Por otro lado, considero tener un relacionamiento sano con la edad; me gusta cumplir años y me gusta crecer, porque siento que el verbo se aplica en toda su expresión: cada año estoy más plena, cumpliendo metas, acercándome a objetivos y descubriendo nuevos retos. Sobre todo, cada año me siento mejor conmigo misma. Me gusta también porque el amor que vivo con la gente que me rodea, crece y, por ende, tengo más amor este año que el anterior y, probablemente, tenga más amor el año que viene, que este. Tengo la suerte de que el paso del tiempo es una alegría y, sin embargo, me asusta que ese mismo tiempo que celebro, se note. No quiero saber nada de arrugas, de líneas de expresión; pienso en usar cremas anti age, me alegro cuando me piden la cédula en un boliche +25 o cuando me manifiestan, con admiración, que nunca hubieran imaginado que tengo 31, que estoy bárbaray parezco mucho menos edad. Me incomoda cuando algún pendejito me dice señora o cuando un señor grande me tira un lance, como si ya fuese lo suficientemente vieja para entrar en el radar de levante de un cincuentón; cuando chequeo el formulario de alguna beca o visado y veo que ya estoy grande para aplicar o cuando estoy en un boliche, café o salón y me doy cuenta de que soy la persona con más edad.

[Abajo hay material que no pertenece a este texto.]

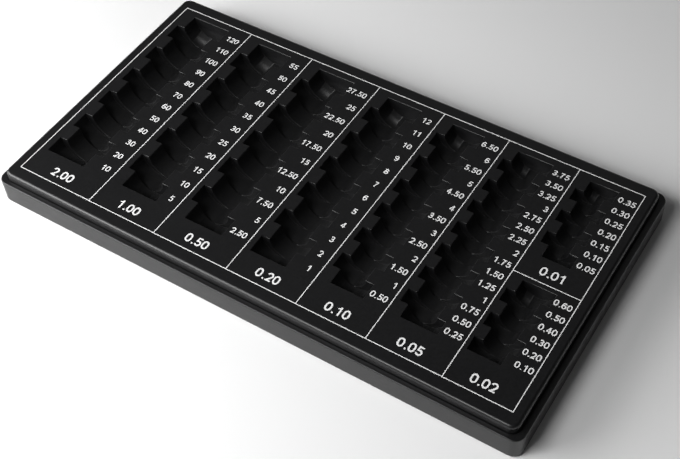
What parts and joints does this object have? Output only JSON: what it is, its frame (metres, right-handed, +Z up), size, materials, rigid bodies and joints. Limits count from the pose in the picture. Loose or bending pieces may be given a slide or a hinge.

No me gusta sentirme así, me avergüenza mi banalidad, quiero estar por encima de esas interpelaciones y, por ende, cuando aparecen esos sentimientos, los combato. Los combato con teoría, con intelectualidad, racionalidad e inteligencia. Pero, aún así, lo cierto, al día de hoy, es que el jueves, a las cuatro de la tarde, tengo hora para hacerme la tinta.